I got mine stable for a few days now.

Would reset the miner as i hate seeing invalids.
But i can live with 2 invalids a day on one of the card.

So, a quick update for anyone who wants to know.

The biggest issued i’ve faced so far is having a few cards with faulty drivers.

I didn’t flash them prior, but having flashed new clean V56 bios to two different problem cards, I have found that fault bios can cause every other card on the rig to act up.
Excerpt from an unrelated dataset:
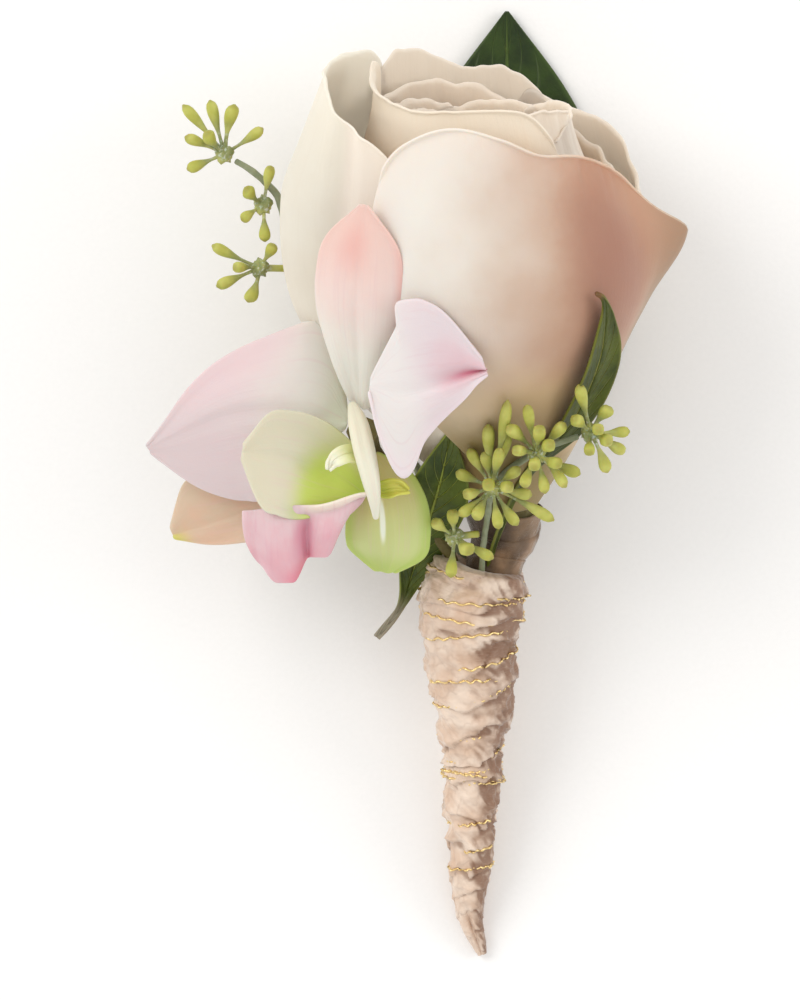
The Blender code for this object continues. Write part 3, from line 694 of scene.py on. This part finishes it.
def mid_lobe_finish():
    """Pink skin with a deeper crease and tip, and a cream ridge where it leaves the throat."""
    lobe = Finish("lip_mid_lobe", Specular_IOR_Level=0.35, Subsurface_Weight=0.3, Subsurface_Scale=0.0016,
                  Subsurface_Radius=(1, 0.5, 0.5), Sheen_Weight=0.2, Sheen_Roughness=0.4)
    across, along = lobe.spread()
    cloud = lobe.grain(3, 3) - 0.5
    veins = lobe.grain(1, 2, lobe.vector(across * 30, along * 2.5))
    lobe.base((along + cloud).rise(0, 0.9), (214, 188, 192), (212, 168, 176))
    crease = across.hump(0.53, 0.16) * along.rise(0, 0.4) + cloud * 0.3
    lobe.tint(crease.rise(0, 0.9) * 0.8, (212, 156, 172))
    lobe.tint(across.hump(0.6, 0.2) * along.rise(0.72, 1) * 0.7, (212, 112, 132))
    ridge = along.rise(0.2, 0.04) * across.rise(0.62, 0.4)
    lobe.tint(ridge * 0.85, (240, 226, 210))
    lobe.tint(veins.rise(0.5, 0.72) * 0.15, (206, 130, 156))
    return lobe.done(0.42, veins, 0.06)


COLUMN_SPINE = ((-6.1, 12.2, 31.6), (-5.3, 9.8, 34.2), (-4.5, 6.4, 35.4), (-3.7, 2.8, 35.2),
                (-3.2, 0, 34), (-3, -2.4, 31.6))
COLUMN_HALVES = (0.5, 1.25, 1.4, 1.2, 0.8, 0.35)


def level_side(way):
    """The unit direction to the side of a path: level, unless the path stands nearly upright."""
    upright = abs(way.z) > 0.95
    return (way.orthogonal() if upright else way.cross(Vector((0, 0, 1)))).normalized()


def column():
    """The waxy finger over the lip, flattened, with a shallow groove down its face."""
    def place(across, along):
        turn = 2 * pi * across
        half = spread_value(COLUMN_HALVES, along)
        way = path_way(COLUMN_SPINE, along)
        beside = level_side(way)
        groove = 0.3 * (1 - ease(abs(across - 0.25), 0, 0.09)) * sin(pi * along)
        lift = beside.cross(way) * sin(turn) * (half * 0.75 - groove)
        return path_point(COLUMN_SPINE, along) + beside * cos(turn) * half + lift

    return skin(place, 20, 26, tube=True)


made = []
for seed, (name, (spine, first, second, lift, face)) in enumerate({**TEPALS, **LOBES}.items()):
    relief = right_petal_relief if name == "orchid_right_petal" else wavy(seed, 1.4, 0.7)
    petal = blade(spine, first, second, lift, face, relief)
    piece = keep(name + "_skin", petal, tepal_finish(name, *SHADES[name]), TEPAL_WALL)
    slot = "orchid_green" if name == "orchid_right_lateral_sepal" else "orchid_petal"
    made.append((piece, "orchid_lip" if name in LOBES else name, slot))
lobes = keep("lip_mid_lobe_skin", mid_lobe(), mid_lobe_finish(), TEPAL_WALL)
made.append((lobes, "orchid_lip", "orchid_petal"))
cream = tepal_finish("orchid_column", (228, 224, 202), (226, 224, 206), None)
made.append((keep("orchid_column_skin", column(), cream), "orchid_column", "orchid_cream"))
for piece, node, slot in made:
    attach(piece, "root")
    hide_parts(node)


# -------------------------------- The seeded eucalyptus
# Two sprigs of seeded eucalyptus: grey-green stems whose knots each carry a cluster of club-shaped buds on
# thin stalks. One comes out behind the rose on the left, and one lies over the stems at the right.

# Each cluster: its knot, and its buds' tips
CLUSTERS = {
    "right_buds_middle": ((11.6, 1.6, 28.2), (
        (7, 3.5, 28.5), (8.6, 6.4, 31.2), (11, 9.4, 35), (13.4, 12.4, 38.6), (13.8, 1.6, 33.8),
        (9.4, -2.5, 29.5), (14.8, -3.2, 28), (16.6, 0.6, 28.6), (11, 2, 33.4), (12.6, 6.4, 36),
        (8, 0.6, 31), (12.4, -3.6, 31), (15, 4, 32.6), (10.6, 6, 32), (19.4, -2.6, 27.4),
        (13.6, 8.4, 34.4), (7.4, -2, 28.6))),
    "right_buds_outer": ((17.1, 5.8, 32.4), (
        (15.8, 11.8, 38.4), (20.6, 9.6, 35.6), (18.2, 0.8, 33.4), (22.6, 3.2, 31.6), (16.6, 4, 37.4),
        (13.4, 9.2, 37.6), (18.8, 7, 37.8), (14.2, 6.2, 36.4), (20, 4.4, 36.2), (17.4, 9, 38.6),
        (20.8, 1.6, 34), (15.4, 1.6, 34.4))),
    "right_buds_tip": ((23.9, 8.4, 32.6), (
        (22.3, 14.4, 36.6), (26.4, 11.6, 34), (28.8, 8.6, 31.6), (28.2, 6, 29.6), (23.6, 5.8, 36.8),
        (26, 3.4, 32), (24.8, 8.8, 37.4), (21.6, 10.2, 36.8), (26.2, 7.2, 36))),
    "right_buds_low": ((6.9, -4.6, 22), (
        (6.6, -1.4, 26), (9, -6.4, 25.5), (11.8, -7.4, 23.5), (6.4, -9.8, 23.6), (4.2, -2.6, 25.4))),
    "left_buds_top": ((-22.3, 44, 17), (
        (-27.6, 50.2, 18), (-24.2, 50.9, 16), (-21, 50.2, 19), (-27.3, 46.1, 19), (-27.1, 42, 17),
        (-17.4, 47.3, 16.4), (-24.6, 46.6, 20.4))),
    "left_buds_middle": ((-17.4, 37.6, 14.6), (
        (-20.2, 35.6, 15.6), (-17.2, 32.9, 14.8), (-16.4, 42.4, 18.6), (-19.6, 39.6, 17.4))),
    "left_buds_low": ((-17.9, 29.6, 13.4), (
        (-24, 32.5, 14), (-23.4, 27.2, 14.6), (-19.4, 25.2, 13.4), (-21.2, 29.6, 16), (-16, 32.6, 15))),
}
STALKS = {"right_buds_low": (9.9, -4.3, 20.7), "left_buds_low": (-14.1, 29.6, 11.6)}
SPRIG_STEMS = {
    "right_sprig_stem": (
        ((10.4, -15.5, 15.4), (10.4, -8.3, 17.2), (11, -2.8, 21.5), (12.2, 2.2, 25.9), (17, 6, 30.2),
         (22.4, 8, 31.2)), (0.4, 0.4, 0.45, 0.42)),
    "left_sprig_stem": (
        ((8.7, -12.6, 10.8), (8.2, -8.3, 11.8), (5.4, -1.5, 9.4), (1, 6, 7.5), (-5.6, 16.1, 7.5),
         (-11.5, 25.6, 9.5), (-14.3, 33.2, 12.5), (-15.5, 38.5, 14.5), (-18.5, 41.6, 16), (-21, 43.2, 16.6)),
        (0.6, 0.6, 0.55, 0.5, 0.4)),
}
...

With fresh bios cards aren’t capping at weird or really low hashes, and the rig is no longer crashing if I OC more than two cards.

I have more to follow, but at least getting over the faulty bios hurdle for the cards is a big step in the right direction.

Second Update:

Running in to issues with amdmemtweak settings not applying.
I have them set in the the usual xinit.user.sh in /home/user

The above location doesn’t work for me as of the latest hiveos build. I found a recommendation somewhere else that says to:

For those that are on the latest HiveOS
enable Gui
then add your amdmemtweaks in sudo nano /etc/xdg/openbox/autostart

which looks like:

/hive/sbin/amememtweak --[settings] &

He made a point to say there should be an & at the end, and a newline break after to make sure it runs. The & has it run in the background otherwise nothing else will run after it.
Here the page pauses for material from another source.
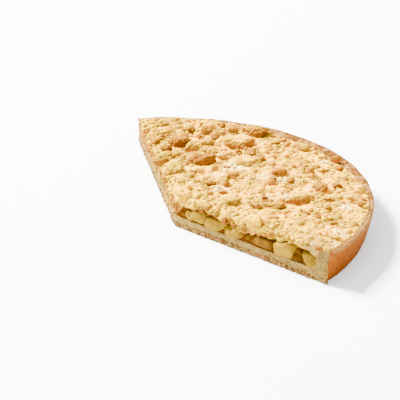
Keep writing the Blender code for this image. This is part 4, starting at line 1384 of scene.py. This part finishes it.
def build_stage(settings):
    """A plain pale floor, soft light from the upper left, a weak light from the right and the
    front, a pale room, and the camera."""
    mesh = bpy.data.meshes.new("floor")
    corners = np.array([(-1, -1, 0), (1, -1, 0), (1, 1, 0), (-1, 1, 0)]) * FLOOR_HALF_WIDTH
    mesh.from_pydata(corners.tolist(), [], [(0, 1, 2, 3)])
    material, add = start_material("pale_floor")
    colour = add.mix(add.noise(3), settings.floor, settings.floor_shade)
    set_shader(add, colour, roughness=0.9, gloss=0.05)
    mesh.materials.append(material)
    link("floor", mesh)
    turn = Matrix.Rotation(np.radians(CAMERA_AZIMUTH_DEG), 4, "Z")
    tilt = np.radians(CAMERA_ELEVATION_DEG)
    right = turn @ Vector((1, 0, 0))
    ahead = turn @ Vector((0, 1, 0))
    forward = turn @ Vector((0, np.cos(tilt), -np.sin(tilt)))
    up = turn @ Vector((0, np.sin(tilt), np.cos(tilt)))
    target = Vector((*CUTS_MEET_AT, 0)) + right * CAMERA_AIM_RIGHT + up * CAMERA_AIM_UP
    camera = link("camera", bpy.data.cameras.new("camera"))
    camera.data.lens = CAMERA_LENS
    camera.data.clip_end = 20
    camera.rotation_euler = Matrix((right, up, -forward)).transposed().to_euler()
    camera.location = target - forward * CAMERA_DISTANCE
    bpy.context.scene.camera = camera
    for name, way, size, power in (
        ("key", right * -1.5 + ahead * 1.0 + Vector((0, 0, 1.7)), 0.75, settings.key),
        ("fill", right * 0.9 - ahead * 1.0 + Vector((0, 0, 0.9)), 1.2, settings.fill),
    ):
        light = link(name, bpy.data.lights.new(name, "AREA"))
        light.data.shape = "SQUARE"
        light.data.size = size
        light.data.energy = power
        light.location = LIGHTS_AIM_AT + way
        light.rotation_euler = (-way).to_track_quat("-Z", "Y").to_euler()
    world = bpy.data.worlds.new("pale_room")
    world.use_nodes = True
    background = world.node_tree.nodes["Background"].inputs
    background["Color"].default_value = (1, 1, 1, 1)
    background["Strength"].default_value = settings.room
    bpy.context.scene.world = world


# Settings

def colour_setting(name, description, default):
    """A colour property with its default."""
    return bpy.props.FloatVectorProperty(name=name, description=description, default=default, size=3,
                                         subtype="COLOR", min=0, max=1)


def counts_setting(name, description, default):
    """A property with how many there are on the bed, on the rim and on the cuts."""
    return bpy.props.IntVectorProperty(name=name, description=description, default=default, size=3, min=0)


def number_setting(name, description, default, **more):
    """A number property with its default, which isn't under 0."""
    return bpy.props.FloatProperty(name=name, description=description, default=default, min=0, **more)


def length_setting(name, description, default):
    """A length property with its default, in metres."""
    return number_setting(name, description, default, unit="LENGTH", subtype="DISTANCE", precision=5)


def count_setting(name, description, default, least=0):
    """A whole number property with its default."""
    return bpy.props.IntProperty(name=name, description=description, default=default, min=least)


class PastrySettings(bpy.types.PropertyGroup):
    """Sizes and colours of the baked case."""

    step: length_setting("Step", "Distance between points round the case", 0.6 * MM)
    relief: length_setting("Relief", "Depth of the crumbly relief on the cuts", 0.42 * MM)
    crumbs_per_mm: number_setting("Crumbs", "Crumbs for each millimetre of cut", 7.0)
    wall: colour_setting("Wall", "The browned wall", (0.170, 0.0445, 0.0035))
    wall_deep: colour_setting("Wall, darkest", "The wall's pits and foot", (0.078, 0.019, 0.001))
    rim: colour_setting("Rim", "The rim's top", (0.24, 0.112, 0.028))
    rim_patch: colour_setting("Rim, browner", "The rim's browner patches", (0.085, 0.028, 0.004))
    dough: colour_setting("Dough", "The dough where it is cut", (0.228, 0.149, 0.032))
    dough_warm: colour_setting("Dough, warm", "The dough's darker grain", (0.120, 0.077, 0.018))
    # Also painted shade: the crease under the filling
    soaked_and_shaded: colour_setting("Dough, soaked", "The dough that has taken up glaze", (0.105, 0.050, 0.006))
    edge: colour_setting("Edge", "The browned grain along the bottom of the cuts", (0.045, 0.024, 0.007))


class FillingSettings(bpy.types.PropertyGroup):
    """Colours of the filling."""

    glaze: colour_setting("Glaze", "The glaze where it is thin", (0.066, 0.020, 0.001))
    # Painted shade: the colour of the glaze where it lies back in the hollows
    glaze_hollow_shade: colour_setting("Glaze, deep", "The glaze in the hollows", (0.031, 0.0078, 0.001))
    apple: colour_setting("Apple", "The apple's flesh", (0.200, 0.115, 0.002))
    # Also painted shade: the pieces' outlines and the sunken pieces in the gaps
    apple_browned_and_shaded: colour_setting("Apple, browned", "The flesh that has taken up glaze",
                                  (0.068, 0.0265, 0.0015))


class CrumbleSettings(bpy.types.PropertyGroup):
    """Sizes, counts and colours of the crumble."""

    columns: count_setting("Columns", "Profiles along the cuts", 430, 50)
    relief: length_setting("Relief", "Height of the bed's clods", 1.0 * MM)
    medium: counts_setting("Lumps", "Lumps of middle size on the bed, the rim and the cuts", (290, 0, 110))
    toasted: count_setting("Toasted lumps", "Toasted lumps at drawn spots", 330)
    small: counts_setting("Crumbs", "Crumbs a few millimetres wide", (2400, 150, 480))
    fine: counts_setting("Fine crumbs", "Crumbs about a millimetre wide", (9300, 700, 1700))
    grit: counts_setting("Grit", "Crumbs under a millimetre wide", (2600, 800, 900))
    sugar: number_setting("Sugar", "How much sugar lies on the crumble", 0.9, max=1)
    pale: colour_setting("Pale", "Crumble that has not coloured", (0.90, 0.43, 0.001))
    golden: colour_setting("Golden", "Crumble that is golden", (0.345, 0.195, 0.0075))
    orange: colour_setting("Orange", "Crumble that is toasted", (0.222, 0.093, 0.0035))
    brown: colour_setting("Brown", "Crumble that is toasted most", (0.132, 0.044, 0.005))
    sugar_colour: colour_setting("Sugar colour", "The dusting", (0.97, 0.68, 0.2))


class StageSettings(bpy.types.PropertyGroup):
    """Light and floor."""

    floor: colour_setting("Floor", "The floor", (0.93, 0.93, 0.93))
    floor_shade: colour_setting("Floor, darker", "The floor's faint cloudiness", (0.90, 0.90, 0.90))
    key: number_setting("Key light", "Power from the upper left", 910)
    fill: number_setting("Fill light", "Power from the right and the front", 8)
    room: number_setting("Room light", "Brightness of the pale room", 2.5)


class PieSettings(bpy.types.PropertyGroup):
    """All settings of the pie."""

    pastry: bpy.props.PointerProperty(type=PastrySettings)
    filling: bpy.props.PointerProperty(type=FillingSettings)
    crumble: bpy.props.PointerProperty(type=CrumbleSettings)
    stage: bpy.props.PointerProperty(type=StageSettings)


# Operators, one for each piece or group of like pieces

class BakeCase(bpy.types.Operator):
    """Build the baked shortcrust case"""

    bl_idname = "crumble_pie.bake_case"
    bl_label = "Baked case"

    def execute(self, context):
        build_case(context.scene.crumble_pie.pastry)
        return {"FINISHED"}


class CrumbCutFaces(bpy.types.Operator):
    """Put crumbs of dough on the case's cut faces"""

    bl_idname = "crumble_pie.crumb_cut_faces"
    bl_label = "Dough crumbs"

    def execute(self, context):
        build_cut_crumbs(context.scene.crumble_pie.pastry)
        return {"FINISHED"}


class PourGlaze(bpy.types.Operator):
    """Build the glazed core of the filling"""

    bl_idname = "crumble_pie.pour_glaze"
    bl_label = "Glazed filling"

    def execute(self, context):
        build_glaze(context.scene.crumble_pie.filling)
        return {"FINISHED"}


class CutApple(bpy.types.Operator):
    """Build the apple pieces that show at both cuts"""

    bl_idname = "crumble_pie.cut_apple"
    bl_label = "Apple pieces"

    def execute(self, context):
        build_apple(context.scene.crumble_pie.filling)
        return {"FINISHED"}


class SpreadCrumble(bpy.types.Operator):
    """Build the crumble's bed"""

    bl_idname = "crumble_pie.spread_crumble"
    bl_label = "Crumble bed"

    def execute(self, context):
        build_bed(context.scene.crumble_pie.crumble)
        return {"FINISHED"}


class DropLumps(bpy.types.Operator):
    """Build the large lumps and the toasted ones that stand out of the crumble"""

    bl_idname = "crumble_pie.drop_lumps"
    bl_label = "Large lumps"

    def execute(self, context):
        build_large_lumps(context.scene.crumble_pie.crumble)
        build_toasted_lumps(context.scene.crumble_pie.crumble)
        return {"FINISHED"}


class ScatterCrumbs(bpy.types.Operator):
    """Scatter lumps of middle size, crumbs, fine crumbs and grit over the bed"""

    bl_idname = "crumble_pie.scatter_crumbs"
    bl_label = "Crumbs"

    def execute(self, context):
        settings = context.scene.crumble_pie.crumble
        build_crumbs("medium_lumps", settings.medium, settings)
        build_crumbs("small_crumbs", settings.small, settings)
        build_crumbs("fine_crumbs", settings.fine, settings)
        build_crumbs("grit", settings.grit, settings)
        return {"FINISHED"}


class SetStage(bpy.types.Operator):
    """Set the floor, the light and the camera"""

    bl_idname = "crumble_pie.set_stage"
    bl_label = "Stage"

    def execute(self, context):
        build_stage(context.scene.crumble_pie.stage)
        return {"FINISHED"}


STEPS = (BakeCase, CrumbCutFaces, PourGlaze, CutApple, SpreadCrumble, DropLumps, ScatterCrumbs, SetStage)


class PiePanel(bpy.types.Panel):
    """The pie's pieces and settings in the sidebar"""

    bl_idname = "VIEW3D_PT_crumble_pie"
    bl_label = "Crumble pie"
    bl_space_type = "VIEW_3D"
    bl_region_type = "UI"
    bl_category = "Crumble pie"

    def draw(self, context):
        for step in STEPS:
            self.layout.operator(step.bl_idname)
        settings = context.scene.crumble_pie
        for group in (settings.pastry, settings.filling, settings.crumble, settings.stage):
            box = self.layout.box()
            for key in group.__annotations__:
                box.prop(group, key)


CLASSES = (PastrySettings, FillingSettings, CrumbleSettings, StageSettings, PieSettings, *STEPS, PiePanel)


def register():
    for one in CLASSES:
        bpy.utils.register_class(one)
    bpy.types.Scene.crumble_pie = bpy.props.PointerProperty(type=PieSettings)


def unregister():
    del bpy.types.Scene.crumble_pie
    for one in reversed(CLASSES):
        bpy.utils.unregister_class(one)


def main():
    register()
    bpy.ops.crumble_pie.bake_case()
    bpy.ops.crumble_pie.crumb_cut_faces()
    bpy.ops.crumble_pie.pour_glaze()
    bpy.ops.crumble_pie.cut_apple()
    bpy.ops.crumble_pie.spread_crumble()
    bpy.ops.crumble_pie.drop_lumps()
    bpy.ops.crumble_pie.scatter_crumbs()
    bpy.ops.crumble_pie.set_stage()


if __name__ == "__main__":
    main()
just out of curiosity…why would u like to play with command lines to apply oc´s or starps??

I had just discovered this, and the ability to change straps this way is so nice.

As a side note, I managed to get all cards operating properly again. The overclocking game was a pain but I finally made my way through it.

All my cards core temps are running 65 C or less, but the mem temps are somewhat high with most of the memtemps over 70-78C. Is this normal for people’s memtemps?